_Data shown_.

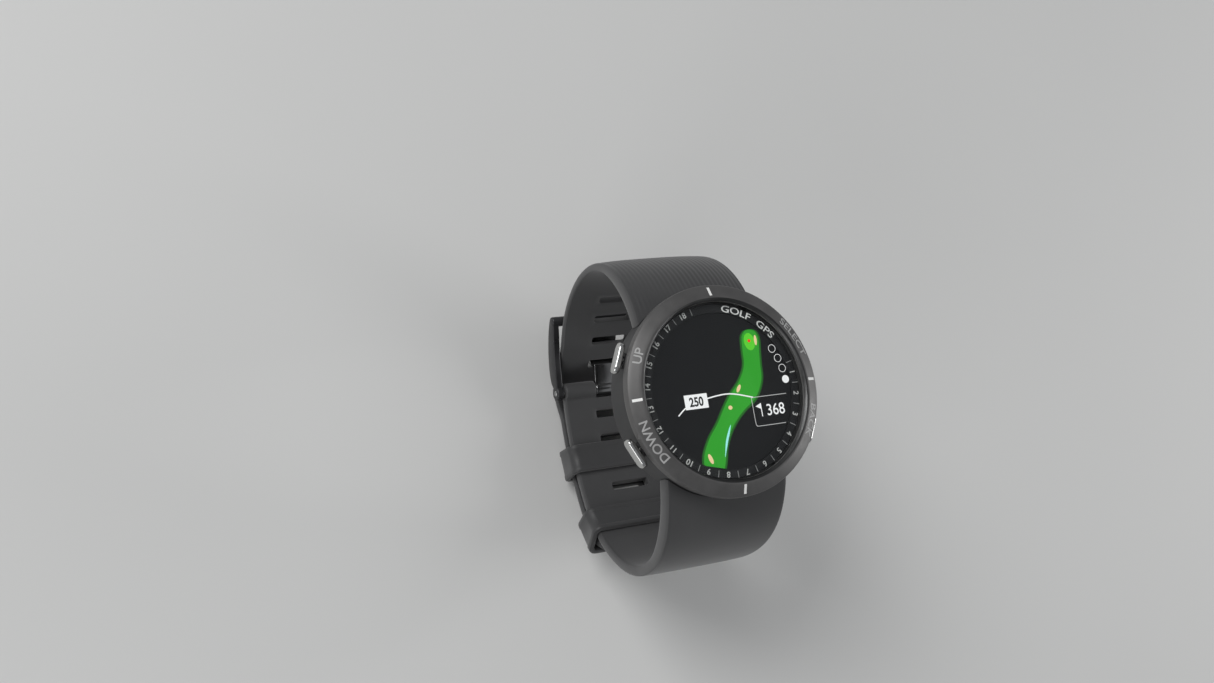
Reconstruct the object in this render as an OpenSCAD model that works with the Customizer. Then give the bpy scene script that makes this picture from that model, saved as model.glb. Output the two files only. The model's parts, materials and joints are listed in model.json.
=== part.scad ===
// Golf GPS watch, buckled into a closed wrist loop and standing on the foot of that loop.
// +Z is the dial's normal, +Y points to 12 o'clock, +X to 3 o'clock.
// The origin is under the middle of the whole watch, on the surface that it stands on.

/* [Case] */
// Outer diameter of the bezel
bezel_d = 46.5; // [46:0.1:47]
// Diameter of the case wall below the bezel
case_d = 44.8; // [44.4:0.1:45]
// Height from the case's closed back to the top of the bezel
case_h = 13; // [13:0.1:13.6]
// Diameter of the round lens
lens_d = 40.2; // [40:0.1:40.4]
// Thickness of the lens
lens_t = 0.8; // [0.6:0.1:0.8]

/* [Buttons] */
// Angle of the two upper buttons from 12 o'clock
upper_button_angle = 66; // [64:1:68]
// Angle of the two lower buttons from 12 o'clock
lower_button_angle = 116; // [114:1:118]
// Length of a button's face, round the case
button_l = 7; // [6:0.5:8]
// Height of a button's face
button_h = 2.8; // [2.4:0.1:3]
// Travel of a button
button_travel = 0.45; // [0.2:0.05:0.45]

/* [Strap] */
// Width of the strap at the case
strap_w_case = 30.2; // [30:0.1:30.8]
// Width of the strap at the buckle
strap_w = 26; // [25:0.5:26]
// Thickness of the strap half that carries the buckle
strap_t = 2.8; // [2.6:0.1:2.8]
// Thickness of the strap half with the free tip
tail_t = 2.4; // [2.2:0.1:2.5]
// Width of an adjustment slot, across the strap
slot_w = 10; // [9.6:0.1:10.4]
// Length of an adjustment slot, along the strap
slot_l = 2; // [1.9:0.05:2.1]
// Spacing of the adjustment slots
slot_pitch = 6.5; // [6.4:0.1:6.6]
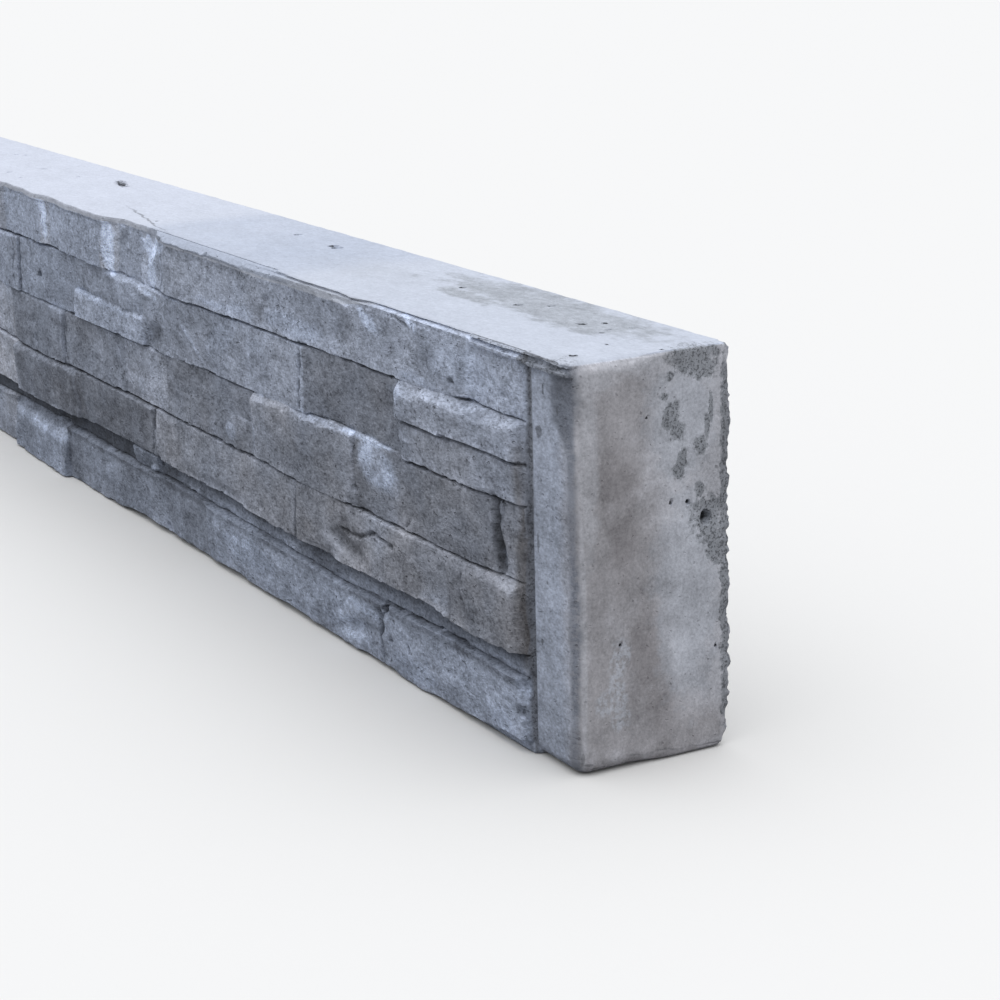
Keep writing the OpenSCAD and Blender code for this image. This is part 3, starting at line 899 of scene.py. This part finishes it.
# %% Blots of dry and damp paste
# along, height, half length, half height, lean, lightness added, ragged
FACE_BLOTS = [
    (155, 112, 27, 15, 0, 0.75, 0.25), (160, 190, 17, 3.6, 24, 0.65, 0.7),
    (60, 180, 40, 12, 0, 0.12, 0.6), (190, 198, 7, 2.4, 0, 0.7, 0.8),
    (114, 196, 9, 2.2, 22, 0.9, 0.9), (68, 174, 4, 2.2, 20, -0.6, 1.3),
    (128, 158, 14, 3, 0, 0.3, 0.6), (60, 178, 2.5, 11, 0, -0.2, 0.6),
    (542, 180, 22, 9, 78, 0.85, 0.35), (540, 162, 13, 1.8, 0, 0.6, 0.3),
    (470, 178, 17, 9, 84, 0.65, 0.5), (465, 191, 25, 9, -8, 0.4, 0.4),
    (470, 158, 12, 1.4, 7, 0.4, 0.5), (674, 184, 20, 4, 80, 0.8, 0.3),
    (522, 190, 6, 9, 40, -0.35, 0.6), (212, 184, 50, 14, 0, -0.3, 0.35),
    (190, 66, 26, 10, 0, -0.24, 0.6), (326, 21, 46, 12, 0, 0.14, 0.5),
    (201, 23, 34, 10, 0, 0.08, 0.5), (164, 125, 34, 1.7, 0, 0.75, 0.3),
    (484, 191, 11, 8, 0, 0.3, 0.4), (435, 161, 18, 2, 0, 0.3, 0.6),
    (365, 168, 34, 2.4, 0, 0.25, 0.7), (300, 140, 14, 9, 0, -0.16, 0.8),
    (355, 150, 40, 9, -30, 0.1, 0.7), (255, 172, 40, 6, 0, 0.22, 0.8),
    (404, 137, 24, 2, 31, 0.25, 0.5), (555, 140, 62, 1.8, 2, 0.22, 0.5),
    (480, 134, 3, 12, 0, 0.15, 0.4), (468, 131, 18, 7, -25, -0.35, 0.4),
    (690, 140, 5, 3, 0, -0.4, 0.4), (330, 170, 25, 5, 0, 0.2, 0.8), (60, 60, 22, 8, 0, -0.14, 0.9),
    (190, 60, 28, 7, 10, -0.2, 0.6), (89, 57, 20, 2.5, -4, 0.25, 0.5),
    (270, 95, 20, 9, 0, -0.1, 0.9), (315, 104, 2, 18, 0, 0.3, 0.4), (348, 94, 10, 6, 0, 0.3, 0.5),
    (63, 37, 12, 3, 0, -0.4, 0.9), (0, 34, 8, 4, 30, 0.4, 0.5), (3, 22, 6, 4, 0, -0.4, 0.6),
    (151, 34.5, 4, 3, 0, -0.55, 0.4), (25, 12, 14, 7, 0, 0.12, 0.9), (120, 10, 30, 7, 0, 0.15, 0.8),
    (156.5, 26, 4.5, 8, -15, -0.35, 0.3), (176, 29, 20, 4, 3, 0.35, 0.4),
    (200, 12, 40, 7, 0, 0.12, 0.6), (123, 20, 4, 1.4, 50, -0.6, 0.2),
    (24.5, 105, 4.5, 20, 2, -0.35, 0.3), (12, 166, 22, 4, 0, -0.2, 0.4),
    (108, 168, 16, 3, 0, 0.25, 0.4), (136, 106, 12, 9, 0, 0.35, 0.4),
    (168, 118, 12, 8, 0, 0.35, 0.4), (30, 125, 30, 4, 0, -0.1, 0.6), (700, 27, 60, 3, 2, 0.55, 0.4),
    (640, 33, 30, 3, -25, 0.2, 0.4), (330, 47, 60, 5, 0, -0.2, 0.6), (240, 43, 6, 4, 0, -0.3, 0.3),
    (663, 40, 12, 3, 0, -0.4, 0.4), (640, 124, 40, 2.2, 0, 0.25, 0.4),
    (220, 124, 90, 2.2, 0, 0.25, 0.6), (485, 41, 12, 2, -12, 0.3, 0.6),
    (495, 94, 30, 7, 0, 0.12, 0.5), (420, 110, 24, 8, 0, -0.14, 0.8),
    (560, 65, 30, 12, 0, -0.1, 0.8),
]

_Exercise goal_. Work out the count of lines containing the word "with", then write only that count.

_Solution to the problem_. 2